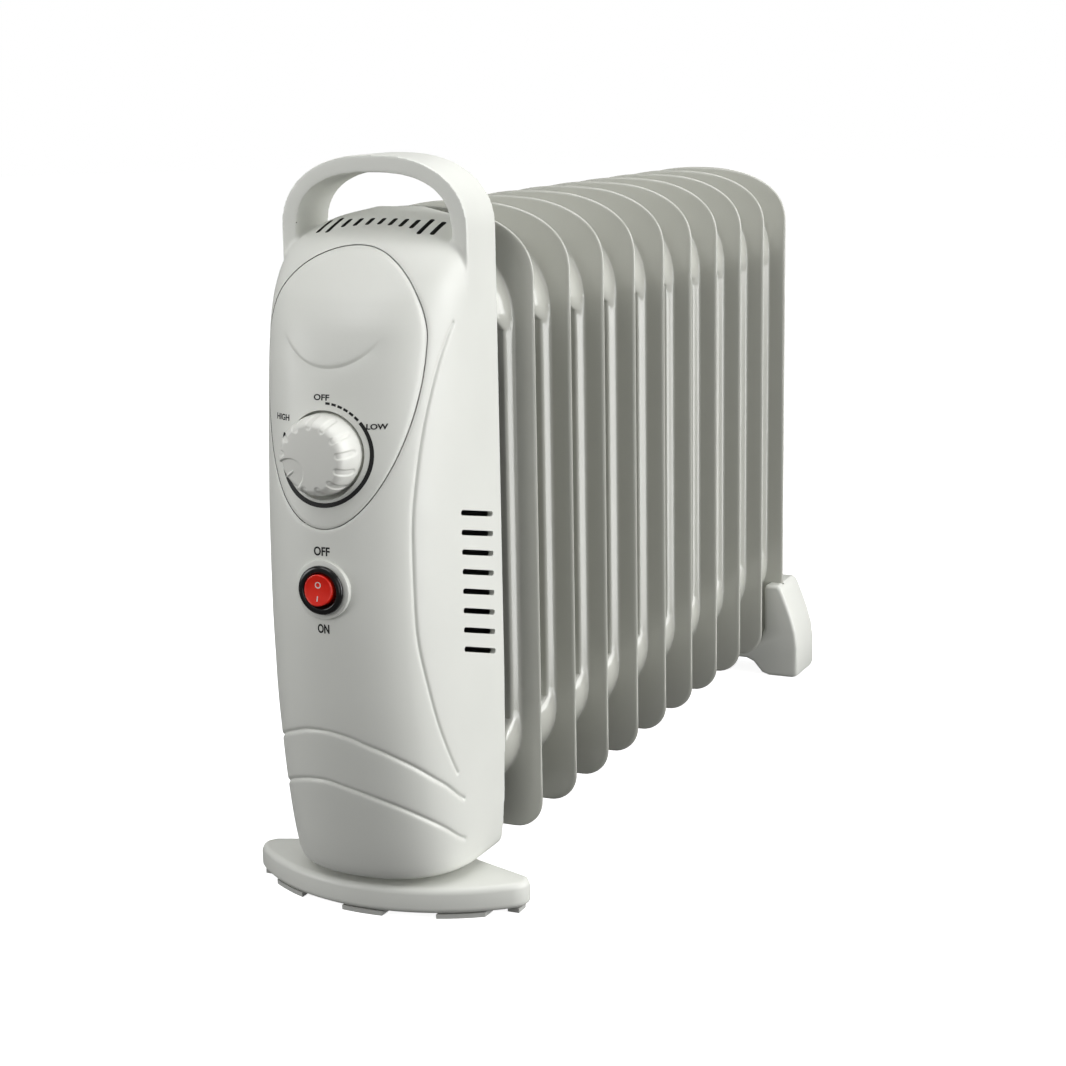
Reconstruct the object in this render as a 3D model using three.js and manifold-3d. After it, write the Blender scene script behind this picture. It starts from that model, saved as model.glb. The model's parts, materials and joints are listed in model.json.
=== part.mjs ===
// Oil filled radiator heater: ten pressed steel fins, a control housing with a handle at the
// front, and two feet. Millimetres, +Z up, +X to the right of someone facing the controls,
// +Y from the controls towards the back. The origin is at the bottom centre of the whole object.
import * as THREE from 'three';
import * as BufferGeometryUtils from 'three/addons/utils/BufferGeometryUtils.js';
import Module from 'manifold-3d';

const wasm = await Module();
wasm.setup();

// ---- Driving dimensions. Y values are measured from the first fin. ----
const GAP = 0.3;
const FIN_COUNT = 10;
const FIN_PITCH = 43.5;
const FIN_HALF_WIDTH = 60;
const FIN_BOTTOM = 23;
const FIN_SHOULDER = 300;
const FIN_TOP = 334.6;
const FIN_CORNER = 15;
const FLANGE_THICKNESS = 2;
const FLANGE_WIDTH = 10.5;
const POCKET_DEPTH = 10;
const POCKET_BEVEL = 2.5;
const HEADER_INSET = 13;
const HEADER_REACH = FIN_PITCH / 2 - GAP / 2;
const FRONT_HEADER_REACH = 16;
const OIL_BORE = 12;
const LOWER_BORE_Z = 58;
const UPPER_BORE_Z = 299;
const ARCH_POWER = 2.3;

const HOUSING_BACK = -18;
const WALL = 2.6;
const PLAN_POWER = 2.35;
const HANDLE_FRONT = -49;
const HANDLE_HALF_WIDTH = 49.2;
const HANDLE_TOP = 361;
const HANDLE_SPRING = 325;
const HANDLE_GRIP = 8.2;

const DIAL_Z = 229.2;
const DIAL_SEAT_Y = -96.5;
const DIAL_RECESS_RADIUS = 19.9;
const KNOB_RADIUS = 18.7;
const KNOB_BACK = DIAL_SEAT_Y - 0.6;
const KNOB_FRONT = -115.5;
const SHAFT_RADIUS = 3;

const SWITCH_Z = 167.2;
const SWITCH_BOSS_FACE = -108.2;
const SWITCH_BOSS_RADIUS = 14;
const BEZEL_RADIUS = 11.5;
const BEZEL_FACE = -110.4;
const SWITCH_BARREL_RADIUS = 9.8;
const ROCKER_RADIUS = 7.3;
const ROCKER_PIVOT_Y = -106.8;
const ROCKER_TILT = 7;

const PLATE_FRONT = HOUSING_BACK + GAP;
const PLATE_BACK = PLATE_FRONT + 1.4;
const SCREW_X = 41;
const SCREW_LEVELS = [110, 250];
const GLAND_Z = 50;
const GLAND_Y = -34;

const FOOT_HALF_WIDTH = 74;
const FOOT_ARC_RADIUS = 104;
const FOOT_ARC_CENTRE_Y = 20;
const FOOT_BASE = 2.6;
const FOOT_TOP = 15.6;
const CLAMP_BASE = 17.5;
const REAR_FOOT_FRONT = 381;
const REAR_FOOT_BACK = 417;
const LAST_FIN_Y = (FIN_COUNT - 1) * FIN_PITCH;
const OBJECT_CENTRE_Y = (KNOB_FRONT + REAR_FOOT_BACK) / 2;

// ---- Materials ----
const finish = (color, roughness, metalness) =>
  new THREE.MeshStandardMaterial({ color, roughness, metalness });
const bodyPlastic = finish(0xe1e2dc, 0.42, 0);
const finPaint = finish(0xdcddd5, 0.3, 0);
const blackPlastic = finish(0x151515, 0.35, 0);
const redRocker = finish(0xd8200f, 0.2, 0);
const steel = finish(0xb4b6b8, 0.35, 1);
const brass = finish(0xc9a75a, 0.3, 1);
const rubber = finish(0x2a2a2a, 0.85, 0);
const padRubber = finish(0xbdbeb8, 0.8, 0);
const phenolic = finish(0x3a2a20, 0.6, 0);

// ---- Solids ----
function toSolid(geometry) {
  const bare = geometry.clone();
  bare.deleteAttribute('normal');
  bare.deleteAttribute('uv');
  const merged = BufferGeometryUtils.mergeVertices(bare, 1e-4);
  return new wasm.Manifold(new wasm.Mesh({
    numProp: 3,
    vertProperties: new Float32Array(merged.attributes.position.array),
    triVerts: new Uint32Array(merged.index.array),
  }));
}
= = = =
Everything in the listing above should be restated exactly.

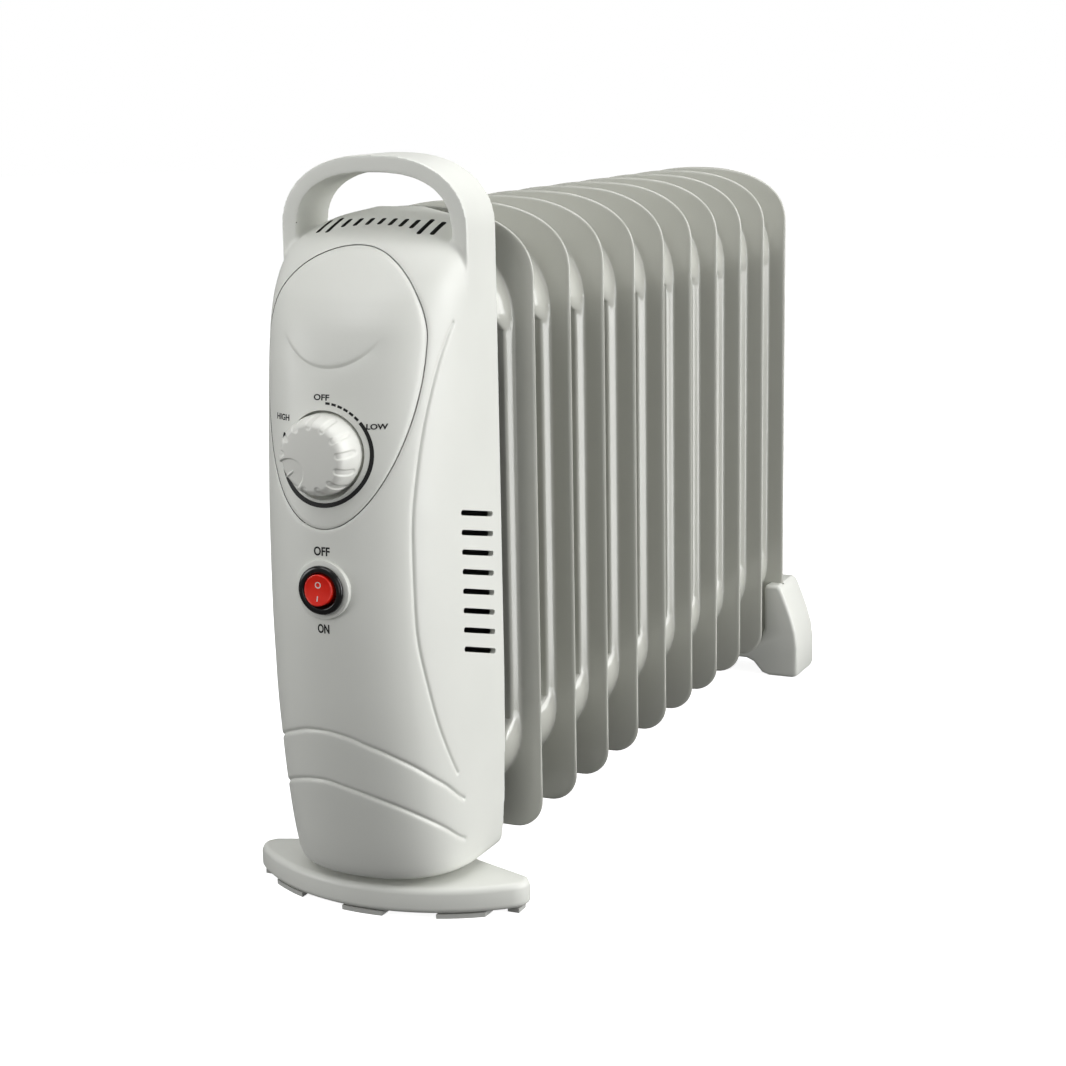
Reconstruct the object in this render as a 3D model using three.js and manifold-3d. After it, write the Blender scene script behind this picture. It starts from that model, saved as model.glb. The model's parts, materials and joints are listed in model.json.
=== part.mjs ===
// Oil filled radiator heater: ten pressed steel fins, a control housing with a handle at the
// front, and two feet. Millimetres, +Z up, +X to the right of someone facing the controls,
// +Y from the controls towards the back. The origin is at the bottom centre of the whole object.
import * as THREE from 'three';
import * as BufferGeometryUtils from 'three/addons/utils/BufferGeometryUtils.js';
import Module from 'manifold-3d';

const wasm = await Module();
wasm.setup();

// ---- Driving dimensions. Y values are measured from the first fin. ----
const GAP = 0.3;
const FIN_COUNT = 10;
const FIN_PITCH = 43.5;
const FIN_HALF_WIDTH = 60;
const FIN_BOTTOM = 23;
const FIN_SHOULDER = 300;
const FIN_TOP = 334.6;
const FIN_CORNER = 15;
const FLANGE_THICKNESS = 2;
const FLANGE_WIDTH = 10.5;
const POCKET_DEPTH = 10;
const POCKET_BEVEL = 2.5;
const HEADER_INSET = 13;
const HEADER_REACH = FIN_PITCH / 2 - GAP / 2;
const FRONT_HEADER_REACH = 16;
const OIL_BORE = 12;
const LOWER_BORE_Z = 58;
const UPPER_BORE_Z = 299;
const ARCH_POWER = 2.3;

const HOUSING_BACK = -18;
const WALL = 2.6;
const PLAN_POWER = 2.35;
const HANDLE_FRONT = -49;
const HANDLE_HALF_WIDTH = 49.2;
const HANDLE_TOP = 361;
const HANDLE_SPRING = 325;
const HANDLE_GRIP = 8.2;

const DIAL_Z = 229.2;
const DIAL_SEAT_Y = -96.5;
const DIAL_RECESS_RADIUS = 19.9;
const KNOB_RADIUS = 18.7;
const KNOB_BACK = DIAL_SEAT_Y - 0.6;
const KNOB_FRONT = -115.5;
const SHAFT_RADIUS = 3;

const SWITCH_Z = 167.2;
const SWITCH_BOSS_FACE = -108.2;
const SWITCH_BOSS_RADIUS = 14;
const BEZEL_RADIUS = 11.5;
const BEZEL_FACE = -110.4;
const SWITCH_BARREL_RADIUS = 9.8;
const ROCKER_RADIUS = 7.3;
const ROCKER_PIVOT_Y = -106.8;
const ROCKER_TILT = 7;

const PLATE_FRONT = HOUSING_BACK + GAP;
const PLATE_BACK = PLATE_FRONT + 1.4;
const SCREW_X = 41;
const SCREW_LEVELS = [110, 250];
const GLAND_Z = 50;
const GLAND_Y = -34;

const FOOT_HALF_WIDTH = 74;
const FOOT_ARC_RADIUS = 104;
const FOOT_ARC_CENTRE_Y = 20;
const FOOT_BASE = 2.6;
const FOOT_TOP = 15.6;
const CLAMP_BASE = 17.5;
const REAR_FOOT_FRONT = 381;
const REAR_FOOT_BACK = 417;
const LAST_FIN_Y = (FIN_COUNT - 1) * FIN_PITCH;
const OBJECT_CENTRE_Y = (KNOB_FRONT + REAR_FOOT_BACK) / 2;

// ---- Materials ----
const finish = (color, roughness, metalness) =>
  new THREE.MeshStandardMaterial({ color, roughness, metalness });
const bodyPlastic = finish(0xe1e2dc, 0.42, 0);
const finPaint = finish(0xdcddd5, 0.3, 0);
const blackPlastic = finish(0x151515, 0.35, 0);
const redRocker = finish(0xd8200f, 0.2, 0);
const steel = finish(0xb4b6b8, 0.35, 1);
const brass = finish(0xc9a75a, 0.3, 1);
const rubber = finish(0x2a2a2a, 0.85, 0);
const padRubber = finish(0xbdbeb8, 0.8, 0);
const phenolic = finish(0x3a2a20, 0.6, 0);

// ---- Solids ----
function toSolid(geometry) {
  const bare = geometry.clone();
  bare.deleteAttribute('normal');
  bare.deleteAttribute('uv');
  const merged = BufferGeometryUtils.mergeVertices(bare, 1e-4);
  return new wasm.Manifold(new wasm.Mesh({
    numProp: 3,
    vertProperties: new Float32Array(merged.attributes.position.array),
    triVerts: new Uint32Array(merged.index.array),
  }));
}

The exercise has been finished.